In the months leading up to the War of 1812, Congress authorized the creation of this regiment. It fought with distinction at the Battle of New Orleans, anchoring General Andrew Jackson’s main defensive line, forever earning the nickname “Cottonbalers” because the soldiers of the 7th were said to have battled the British from behind large rows of cotton bales. From now on, whenever Americans went to war, the Cottonbalers would always find themselves in the center of the action, where the danger was greatest.

 

Between these covers is the whole story, told through the eyes of the soldiers–the realities of combat expressed in raw human terms. From the marshy grounds of the Chalmette plantation in New Orleans to the daunting heights of Chapultepec in Mexico City; from the bloody horror of the long, stone wall at Fredericksburg to the deadly crossfire of the Wheatfield at Gettysburg, from the shocking gore of Custer’s massacre at Little Bighorn to the desperation of dusty frontier battles; from the foggy hills of Santiago in Cuba to the muddy, pockmarked no man’s land of Belleau Wood in France; from the invasion of North Africa to Sicily, Anzio, southern France, the Vosges Mountains, the breaching of the Rhine, and the 7th’s triumphant capture of Hitler’s mountain home at Berchtesgaden in May, 1945, this remarkable book chronicles multiple generations of Cottonbalers who have fought and bled for their country.

 

American Courage, American Carnage is an inside look at the drama, tragedy, fatigue and pathos of war, from America’s early nineteenth century struggles as a fledgling republic to its emergence as a superpower in the twentieth.
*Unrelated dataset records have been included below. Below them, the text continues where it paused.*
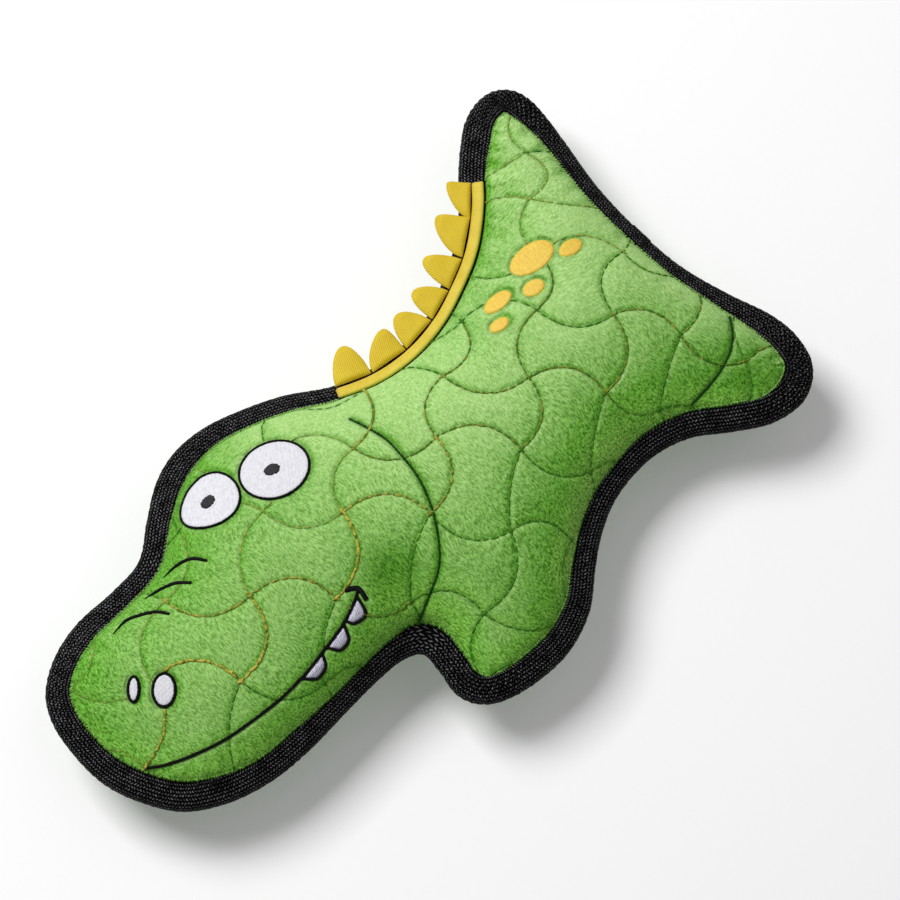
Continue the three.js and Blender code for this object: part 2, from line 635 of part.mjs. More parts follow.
let mouth = sewn(stroke(MOUTH, THREAD.border, false)).add(sewn(stroke(MOUTH_CORNER, THREAD.border, true)));
TEETH.forEach((tooth, i) => {
  mouth = mouth.add(sewn(tooth)).subtract(prism(drawnIn(tooth, THREAD.fine), ...TALL));
  add("tooth_" + (i + 1), sewn(drawnIn(tooth, THREAD.fine + CLEARANCE)), "tooth_thread");
});
add("mouth_line", mouth, "black_thread");

export default toy;
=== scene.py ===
"""A stuffed alligator dog toy: quilted plush, a webbing edge, ribbed spikes and an embroidered face."""

import json
import math

import bpy
import numpy as np
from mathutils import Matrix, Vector, kdtree, noise
from mathutils.geometry import delaunay_2d_cdt


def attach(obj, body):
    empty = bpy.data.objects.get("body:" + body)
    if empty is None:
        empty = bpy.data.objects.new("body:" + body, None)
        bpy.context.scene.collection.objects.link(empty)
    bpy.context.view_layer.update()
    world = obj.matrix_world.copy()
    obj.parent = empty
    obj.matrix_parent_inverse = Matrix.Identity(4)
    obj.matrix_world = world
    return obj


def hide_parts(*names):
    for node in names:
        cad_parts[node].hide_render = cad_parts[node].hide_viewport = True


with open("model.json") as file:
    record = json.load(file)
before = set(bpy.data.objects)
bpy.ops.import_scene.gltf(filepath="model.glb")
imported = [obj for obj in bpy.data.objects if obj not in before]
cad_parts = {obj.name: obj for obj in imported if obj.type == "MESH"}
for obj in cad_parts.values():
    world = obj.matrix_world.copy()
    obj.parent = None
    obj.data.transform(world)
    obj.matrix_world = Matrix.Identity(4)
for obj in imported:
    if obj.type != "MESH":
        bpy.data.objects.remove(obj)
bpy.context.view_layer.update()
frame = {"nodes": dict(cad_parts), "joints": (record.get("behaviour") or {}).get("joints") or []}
MM = 0.001

# Sizes in millimetres. The panels and the webbing have the same driving dimensions as the solids.
# Rises and heights count from the seam's level, depths from the outline.
SEAM_HEIGHT = 27  # above the floor
EDGE_RISE = 5.85  # of the plush where it comes out of the webbing
CROWN_RISE = 21.15  # of the plush above that, at its highest
SWELL_POWER = 0.6
FLANGE_START = 2.3
FLANGE_RISE = 2.25
PLUSH = 1.2
CLEARANCE = 0.3
SETTLE = {"gain": 1.32, "start": 15.9, "bend": 0.0435}  # how the back flattens where it lies
FOLD_HALF = 3.3
FOLD_START = 0.9  # depth at which the webbing's two legs begin to part
WEBBING = 1.2
LEG_END = EDGE_RISE + CLEARANCE
LEG_TOP = LEG_END + WEBBING
TAPE = {"width": 4.6, "inset": 0.4, "crown": 2.0}
RIDGE_FROM = (13, 45.6)
RIDGE_LENGTH = 104
EDGE_PITCH = 0.8  # between the points of the outline
LINE_PITCH = 0.5  # between the points of an embroidered line
MEMBRANE = {"pitch": 0.75, "half": (156, 93), "sweeps": 900}
RIM_BAND = 3.0  # inside this distance the membrane falls evenly to the rim
RIM_ROWS = (0.35, 0.7, 1.6, 2.7)  # rows of a panel's points along the rim
RIM_CLEAR = {"sewn": 3.1, "open": 3.4}  # where its other points begin
PANEL_PITCH = {1: 0.85, -1: 1.2}  # between them, on the face side and the back
SEWN_ROWS = (0, -0.8, 0.8)  # rows of points along each sewn line
UNDER_PITCH = 4.0  # between the points of a panel's inner skin
FLANGE_ROWS = (0.4, 0.75, 1.0)  # shares of the way from the rim to the flange's edge
RIDGE_LIFT = 2.5  # how far the plush swells up against the tape

# Outer edge of the webbing, clockwise from the snout: x, y and how far the webbing reaches inwards
OUTLINE = [
    (-144.7, 36.1, 9.5), (-134.1, 43.5, 9.5), (-119, 47.5, 9.5), (-100, 47.1, 9), (-85.9, 48.4, 9),
    (-72.5, 57.8, 9.5), (-60.1, 65.8, 10.5), (-48, 69.3, 10.5), (-33.9, 68.6, 9.5), (-17.9, 63.3, 8.5),
    (-3.1, 56.3, 8), (13, 45.6, 7.3), (28, 40.3, 8.3), (43, 38.5, 8.6), (57, 40, 8.6),
    (70, 45, 9.4), (83, 51.5, 9.9), (96, 61.5, 10), (105.9, 71.6, 10), (115, 79.5, 11),
    (123, 85, 11), (131, 87.4, 11), (137.5, 87, 11), (142.5, 84.3, 11), (146, 79.5, 11),
    (147.3, 73, 11), (146.6, 64, 9.5), (144.5, 52.1, 8), (140.3, 30.1, 7), (138.9, 9, 6.5),
    (139.9, -14, 6.5), (144.8, -34.8, 8), (150, -50.9, 10.5), (151.3, -61, 11), (150.2, -69.6, 11),
    (147.8, -75.7, 11), (142.5, -81, 11), (134, -84.1, 11), (120.7, -81.7, 9), (107.6, -73.6, 8.5),
    (94.4, -63.8, 8), (80.8, -59.1, 7.8), (67.1, -58.7, 7), (55.3, -60.9, 7.5), (43.4, -66.3, 8),
    (32.5, -73.7, 8.5), (19.7, -83.3, 9), (4.3, -88.4, 9.5), (-10.1, -88.4, 9.5), (-22.8, -85.7, 9),
    (-30.1, -82.2, 8.8), (-35, -77, 9.6), (-37.2, -70, 10.2), (-35.6, -60, 10), (-35.4, -50.9, 10),
    (-42.4, -47.2, 7.5), (-54.2, -46.1, 6.5), (-70.9, -46.3, 6.5), (-90, -46.8, 8), (-107.3, -45.2, 8),
    (-123.5, -40.1, 9), (-137.8, -30.8, 10), (-146.3, -18.1, 10), (-151.9, -2.2, 10), (-152.1, 15.1, 9.5),
    (-149.7, 27.2, 9.5),
]

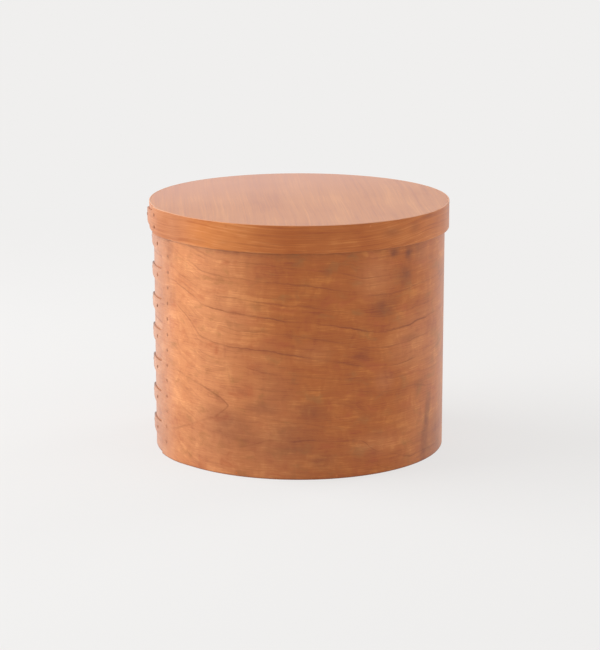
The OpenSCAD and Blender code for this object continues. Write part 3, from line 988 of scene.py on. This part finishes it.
def rowTree():
    sizes = ["Low", "Rise", "Azimuth", "Turn", "Radius", "Proud", "Roll", "Tilt", "Spread"]
    tree, given = newTree("fastenerRow", sizes, {"Count": "Int", "Seed": "Int", "Head": "Object",
                                                 "Shank": "Object", "Finish": "Material"})
    line = addNode(tree, "GeometryNodeMeshLine", {"Count": given["Count"]}).outputs[0]
    index = tree.nodes.new("GeometryNodeInputIndex").outputs[0]
    azimuth = calc("MULTIPLY_ADD", index, given["Turn"], given["Azimuth"])
    height = calc("MULTIPLY_ADD", index, given["Rise"], given["Low"])
    spot = placeRound(given["Radius"], azimuth, height)
    placed = addNode(tree, "GeometryNodeSetPosition", {0: line, "Position": spot}).outputs[0]

    def chance(limit, offset):
        drawn = addNode(tree, "FunctionNodeRandomValue",
                        {"Seed": calc("ADD", given["Seed"], offset), 2: -1.0, 3: 1.0},
                        data_type="FLOAT").outputs[1]
        return calc("MULTIPLY", drawn, limit)

    joined = addNode(tree, "GeometryNodeJoinGeometry")
    for name, depth, roll, offset in (("Head", given["Proud"], math.pi, 0.0),
                                      ("Shank", 1.0, given["Roll"], 10.0)):
        blank = addNode(tree, "GeometryNodeObjectInfo", {"Object": given[name]})
        angles = joinAxes({
            0: chance(roll, offset), 1: chance(given["Tilt"], offset + 1),
            2: calc("ADD", azimuth, chance(given["Tilt"], offset + 2))})
        turned = addNode(tree, "FunctionNodeEulerToRotation", {0: angles}).outputs[0]
        size = calc("ADD", chance(given["Spread"], offset + 3), 1.0)
        copies = addNode(tree, "GeometryNodeInstanceOnPoints",
                         {"Points": placed, "Instance": blank.outputs["Geometry"],
                          "Rotation": turned, "Scale": joinAxes({0: depth, 1: size, 2: size})})
        tree.links.new(copies.outputs[0], joined.inputs[0])
    closeTree(tree, joined.outputs[0], given["Finish"])
    return tree


rower = rowTree()
rows = {
    # from the fingers' tips along the strip
    "bodyRoot": bodyStrip["fingerLength"] + 10.3 * mm,
    "bodyFinger": bodyStrip["fingerLength"] - 13 * mm,
    "bodyTip": 8 * mm,
    "lidRoot": lidStrip["fingerLength"] + 4.6 * mm,
    "lidTip": 9 * mm,
    "lidSpacing": 9.6 * mm,
    "flush": 0.45, "domed": 2.2,       # how proud the heads stand, against the blank
    "bottomPegs": 8, "lidPegs": 6,
}


def tackRow(name, node, strip, length, count, low, rise, seed, lean=True, proud=1.0):
    radius = strip["lapRadius"]
    leanRate = strip["lean"] / (strip["pitch"] * strip["fingers"]) if lean else 0
    middle = strip["lowGap"] + strip["pitch"] * strip["fingers"] / 2
    azimuth = strip["tipAzimuth"] + (length + leanRate * (low - middle)) / radius
    row = grow(name, bpy.data.meshes.new(name + "Start"), rower, {
        "Count": count, "Low": strip["foot"] + low, "Rise": rise, "Azimuth": azimuth,
        "Turn": leanRate * rise / radius, "Radius": radius, "Head": headBlank,
        "Shank": clinchBlank, "Proud": proud, "Roll": tack["roll"], "Tilt": tack["tilt"],
        "Spread": tack["spread"], "Seed": seed, "Finish": copperMaterial})
    settle(row, strip["body"], node)


def pegRow(name, node, strip, count, height, seed):
    pitch = (2 * math.pi - strip["lapAngle"]) / count
    row = grow(name, bpy.data.meshes.new(name + "Start"), rower, {
        "Count": count, "Low": height, "Rise": 0.0,
        "Azimuth": strip["tipAzimuth"] + strip["lapAngle"] + pitch / 2, "Turn": pitch,
        "Radius": strip["plainRadius"], "Head": pegBlank, "Shank": None, "Proud": 1.0, "Roll": 0.0,
        "Tilt": 0.0, "Spread": peg["spread"], "Seed": seed, "Finish": pegMaterial})
    settle(row, strip["body"], node)


fingers, pitch, lowGap = (bodyStrip[name] for name in ("fingers", "pitch", "lowGap"))
tackRow("rootTacks", "body_root_tacks", bodyStrip, rows["bodyRoot"], 2 * fingers,
        lowGap + pitch / 4, pitch / 2, 3, proud=rows["flush"])
tackRow("fingerTacks", "body_finger_tacks", bodyStrip, rows["bodyFinger"], fingers,
        lowGap + pitch / 2, pitch, 5, proud=rows["domed"])
tackRow("tipTacks", "body_tip_tacks", bodyStrip, rows["bodyTip"], fingers,
        lowGap + pitch / 2, pitch, 7, lean=False)
lidMiddle, spacing = lidStrip["height"] / 2, rows["lidSpacing"]
tackRow("lidRootTacks", "lid_root_tacks", lidStrip, rows["lidRoot"], 2,
        lidMiddle - spacing / 2, spacing, 9, proud=rows["domed"])
tackRow("lidTipTack", "lid_tip_tack", lidStrip, rows["lidTip"], 1, lidMiddle, 0.0, 11,
        proud=rows["domed"])
pegRow("bottomPegs", "bottom_pegs", bodyStrip, rows["bottomPegs"], bottomHigh.z / 2, 13)
pegRow("lidPegs", "lid_pegs", lidStrip, rows["lidPegs"], (lidBoardLow.z + lidBoardHigh.z) / 2, 15)
for blank in (headBlank, clinchBlank, pegBlank):
    bpy.data.objects.remove(blank)
print("tacks and pegs driven")


# Floor, light and camera
studio = {
    "floorSize": 14.0,
    "floorColor": tone(240, 239, 238),
    "litColor": tone(219, 218, 217),      # of its shaded share, as the camera sees it
    "seenShare": (0.76, 1.0),      # of the floor's own pale tone in what the camera sees
    "shadowReach": (350, 1100),    # millimetres from the box over which that share grows
    "world": 0.58,             # the sky's light, white
    "mirrored": 0.88,          # the sky as the lacquer mirrors it; the camera sees the floor's tone
    "aim": (0, 0, 0.1),        # of the lamps
    # power, size and place
    "lamps": {"key": (43.0, (1.8, 1.5), (-1.5, 0.08, 0.85)),
              "fill": (13.0, (1.6, 1.4), (1.9, -0.9, 0.7)),
              "rim": (13.0, (0.7, 1.2), (1.5, 1.1, 0.75))},
}


def floorFinish():
    material, tree, place = newFinish("paleFloor")
    path = addNode(tree, "ShaderNodeLightPath").outputs
    seen = highest([path["Is " + ray + " Ray"] for ray in ("Camera", "Glossy", "Transmission")])
    litColor = blendColor(seen, studio["floorColor"], studio["litColor"])
    lit = addNode(tree, "ShaderNodeBsdfDiffuse", {"Color": litColor}).outputs[0]
    plain = addNode(tree, "ShaderNodeEmission", {"Color": studio["floorColor"], "Strength": 1.0})
    away = ramp(lengthOf(place), *studio["shadowReach"], *studio["seenShare"])
    both = addNode(tree, "ShaderNodeMixShader",
                   {0: calc("MULTIPLY", seen, away), 1: lit, 2: plain.outputs[0]})
    addNode(tree, "ShaderNodeOutputMaterial", {"Surface": both.outputs[0]})
    return material


def layFloor():
    half = studio["floorSize"] / 2
    mesh = bpy.data.meshes.new("floor")
    mesh.from_pydata([(-half, -half, 0), (half, -half, 0), (half, half, 0), (-half, half, 0)],
                     [], [(0, 1, 2, 3)])
    mesh.materials.append(floorFinish())
    addObject("floor", mesh)


def hangLamp(name, power, size, place):
    lamp = bpy.data.lights.new(name, "AREA")
    lamp.shape = "RECTANGLE"
    lamp.size, lamp.size_y = size
    lamp.energy = power
    hung = addObject(name, lamp)
    hung.location = place
    hung.rotation_euler = (Vector(studio["aim"]) - Vector(place)).to_track_quat("-Z", "Y").to_euler()
    hung.visible_glossy = False      # the sky alone is mirrored in the flat lid


def spreadSky():
    world = bpy.data.worlds.new("studio")
    scene.world = world
    world.use_nodes = True
    tree = world.node_tree
    tree.nodes.clear()
    path = addNode(tree, "ShaderNodeLightPath").outputs
    level = calc("MULTIPLY_ADD", path["Is Glossy Ray"], studio["mirrored"] - studio["world"],
                 studio["world"])
    color = blendColor(path["Is Camera Ray"], level, studio["floorColor"])
    sky = addNode(tree, "ShaderNodeBackground", {"Color": color, "Strength": 1.0})
    addNode(tree, "ShaderNodeOutputWorld", {"Surface": sky.outputs[0]})


layFloor()
for name, (power, size, place) in studio["lamps"].items():
    hangLamp(name, power, size, place)
spreadSky()
print("light set")

view = {
    "place": (0, -1.8731, 0.5325),
    "down": math.radians(13.129),      # below the level
    "turn": math.radians(-0.017),
    "lens": 131.47, "sensor": 36,      # millimetres
}
lens = bpy.data.cameras.new("camera")
lens.lens = view["lens"]
lens.sensor_width = view["sensor"]
camera = addObject("camera", lens)
camera.location = view["place"]
camera.rotation_euler = (math.radians(90) - view["down"], 0, view["turn"])
scene.camera = camera
scene.view_settings.view_transform = "Standard"
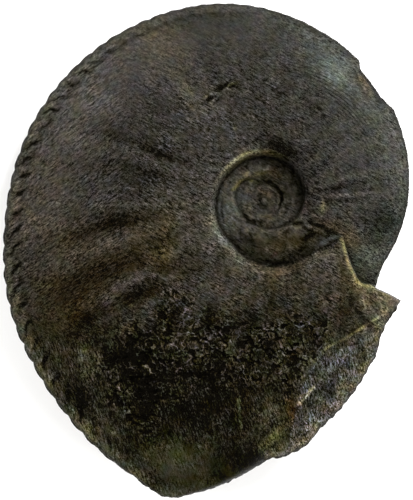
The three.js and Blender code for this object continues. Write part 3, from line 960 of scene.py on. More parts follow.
# The same for the contrast of the flecks: how much more or less
CONTRASTS = [
    (35, 0.6, 40, 0.5, -0.36), (55, 0.8, 16, 0.2, -0.15), (105, 0.87, 30, 0.25, -0.7),
    (140, 0.75, 16, 0.25, -0.25), (170, 0.8, 22, 0.2, -0.35), (188, 0.35, 30, 0.3, 0.15),
    (105, 0.35, 24, 0.2, -0.15), (248, 0.6, 24, 0.18, 0.9), (250, 0.88, 20, 0.09, -0.15),
    (225, 0.85, 14, 0.2, 0.2), (259, 0.78, 16, 0.16, -0.12),
]

# Small marks: angle, share, length along the spiral and across it in millimetres, colour, amount
MARKS = [
    (220.9, 0.8, 0.45, 0.45, (170, 164, 140), 0.9), (222.7, 0.35, 0.5, 0.4, (150, 140, 124), 0.8),
    (218, 0.5, 0.5, 0.4, (130, 124, 104), 0.6), (241, 0.27, 0.4, 0.4, (140, 134, 112), 0.7),
    (219.8, 0.77, 0.45, 0.45, (160, 154, 132), 0.8), (-5, 0.19, 0.9, 0.35, (190, 176, 130), 0.9),
    (-11, 0.2, 0.7, 0.3, (120, 122, 104), 0.7), (112, 0.205, 0.3, 0.7, (140, 130, 100), 0.8),
    (106, 0.485, 1.6, 0.3, (104, 104, 70), 0.7), (119.5, 0.45, 0.8, 0.3, (104, 104, 70), 0.6),
    (237, 0.91, 0.5, 1.2, (120, 114, 100), 0.7), (235, 0.89, 0.9, 0.5, (110, 104, 92), 0.6),
    (124, 0.9, 0.6, 0.5, (124, 112, 92), 0.7), (262.6, 0.6, 0.4, 3.2, (92, 88, 64), 0.7),
    (128, 0.46, 0.22, 2.6, (112, 106, 92), 0.7), (124, 0.52, 0.25, 3.2, (118, 112, 98), 0.7),
    (119, 0.4, 0.2, 2.2, (104, 98, 82), 0.7), (132, 0.38, 0.22, 2.4, (104, 98, 82), 0.6),
    (281.5, 0.505, 1.1, 0.5, (190, 180, 136), 0.9), (279.5, 0.535, 1.0, 0.4, (170, 160, 120), 0.8),
    (224, 0.28, 1.0, 0.6, (110, 104, 96), 0.6), (241, 0.22, 0.6, 0.6, (110, 104, 96), 0.5),
    (20.5, 0.62, 0.8, 0.3, (20, 16, 10), 0.8), (47, 0.84, 1.6, 0.3, (24, 20, 14), 0.8),
]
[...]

Based on nearly a decade of archival research, battlefield visits, interviews, and intensive study, and illustrated with copious maps and photographs, this book is a moving, authoritative, tale of Americans in combat.
John C. McManus

John C. McManus earned a PhD in American and Military History from the University of Tennessee, where he served as Assistant Director of the Center for the Study of War and Society and was a Normandy Scholar. As a leading authority on the Normandy invasion, he holds a Cantigny First Division Museum Fellowship. He is currently a full professor of U.S. Military History at Missouri University of Science and Technology, where he teaches a variety of courses, including one on World War II and another on the Modern American Combat Experience. He also serves as the official historian for the United States Army’s Seventh Infantry Regiment.